When a child starts showing signs of losing interest in an activity, parents should listen and ask them questions instead of becoming frustrated. You must become detectives instead. What does your child do in the class or activity? Ask them. Ask the teachers as well. You may find out some important answers. Sometimes it's just that a child thought an activity would be all fun and no effort. Then when they realize it isn't all social or playtime, they start to balk. This may mean that the activity or program is too structured for their age group. If there is too much discipline or the activity is painful, as in some martial arts classes, the child may also resist. Use your knowledge of your child to make your decision. Ask yourself if you would want to attend the program, and if there is enough motivation for the child.
The ration of students to teachers is also important, and if there are just enough teachers to keep the class going your child may not be getting proper instruction of attention. Government recommendations are usually one teacher for every 15 students, and ideally there will be more.
If a child can't solve a problem, generally he or she will avoid it entirely. If you can't figure out if there are problems with the teacher or class, then maybe it lies elsewhere. Ask your child if the activity is interesting enough. If so, perhaps social pressures are making the child uncomfortable. If he or she has no friends or even has problems with someone in the class, there may be some social issues to overcome. Help your child find a friend and he or she will be more likely to attend the class.

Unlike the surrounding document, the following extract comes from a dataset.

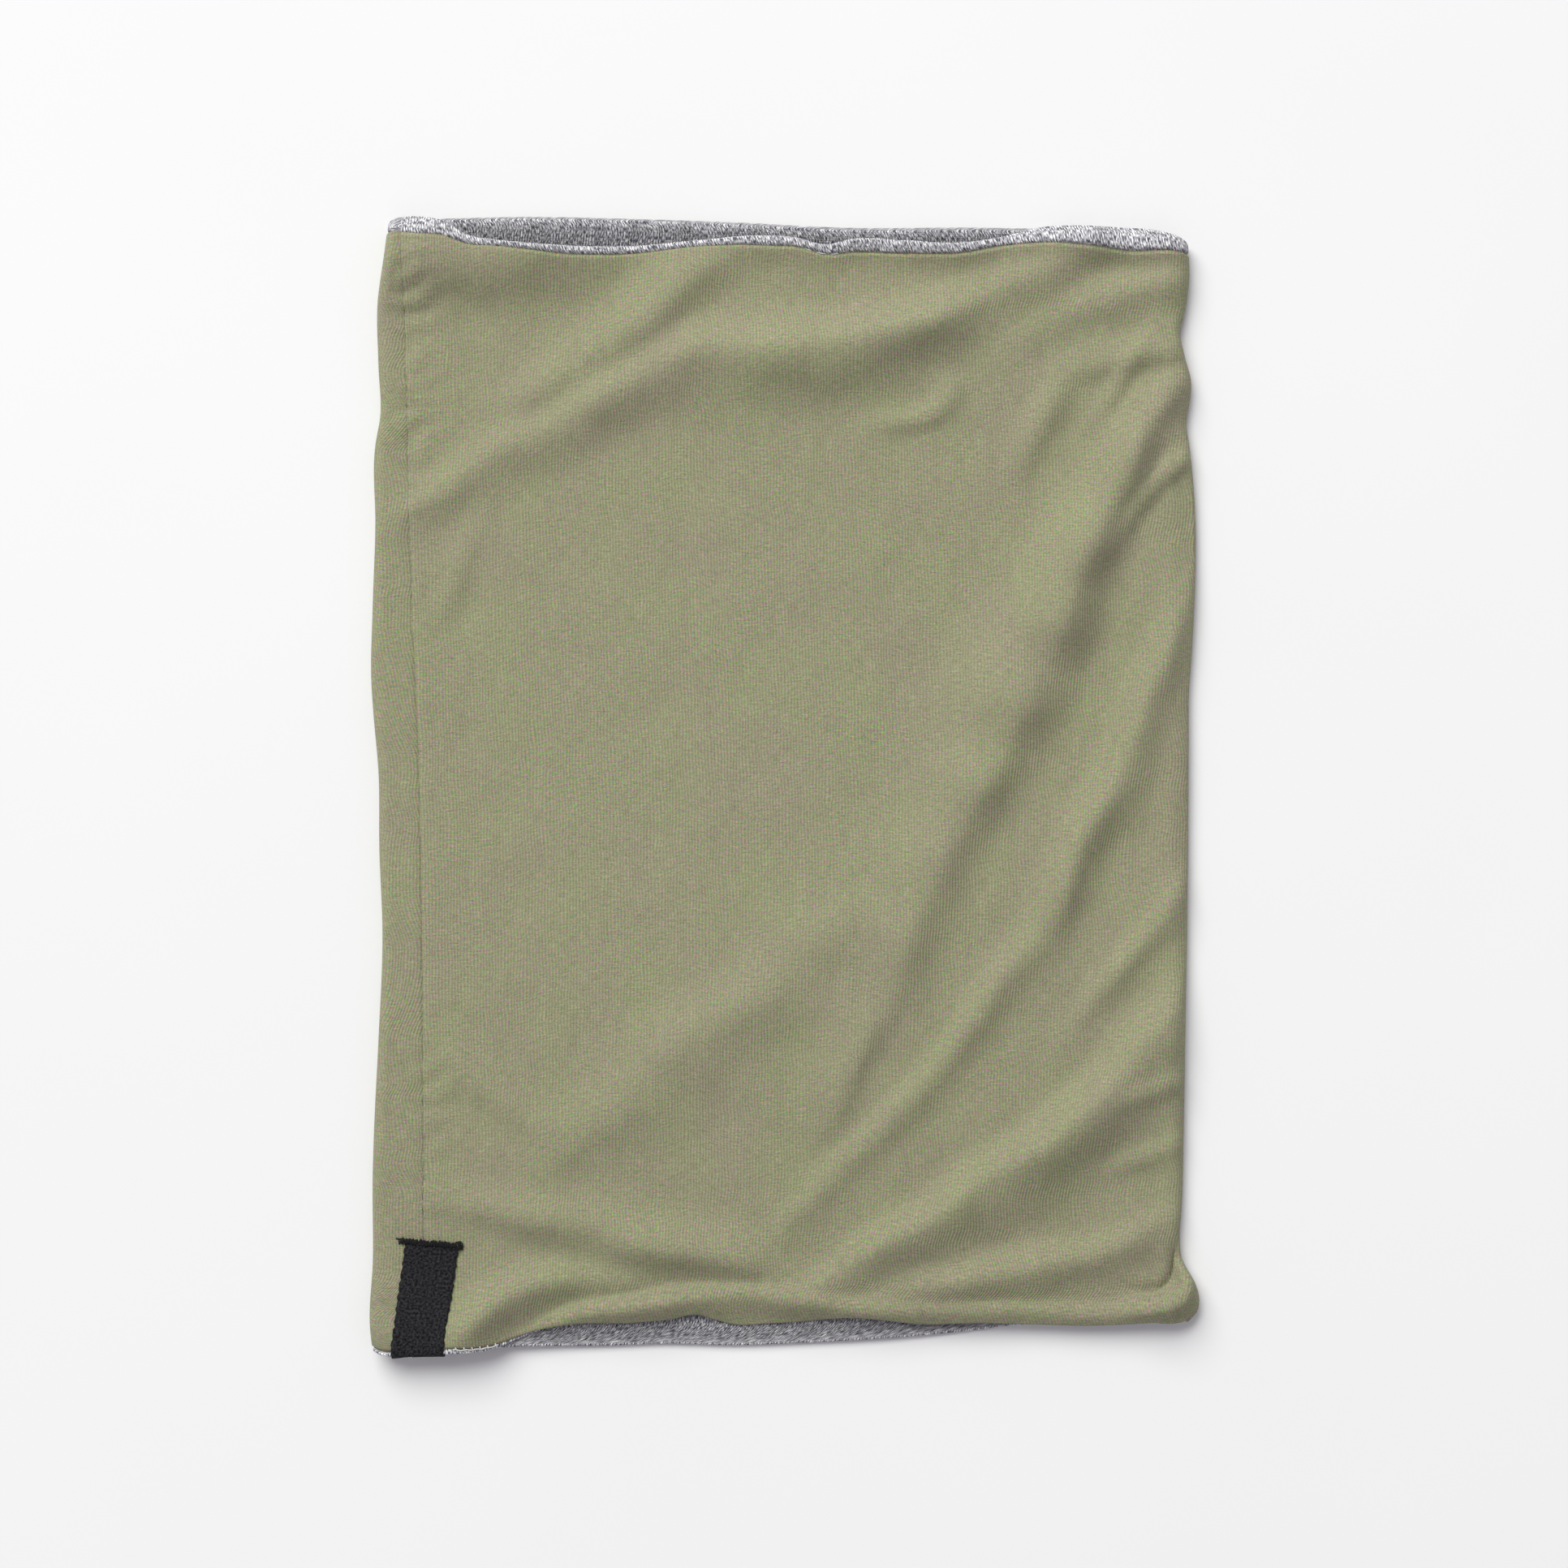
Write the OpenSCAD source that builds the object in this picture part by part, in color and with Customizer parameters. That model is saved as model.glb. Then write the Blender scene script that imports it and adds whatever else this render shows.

Even if you put forth your very best in this regard, you still may not be able to recover the situation. Your child may still resist the activity. If so, it's probably time to try something else. If the child is still interested in the subject yet resists, perhaps it's simply time to change classes or teachers. But you should never force your child to continue in the situation where he or she is disinterested or uncomfortable. These are extra-curricular activities, and the “extra” should apply to happiness and fun as well as activity.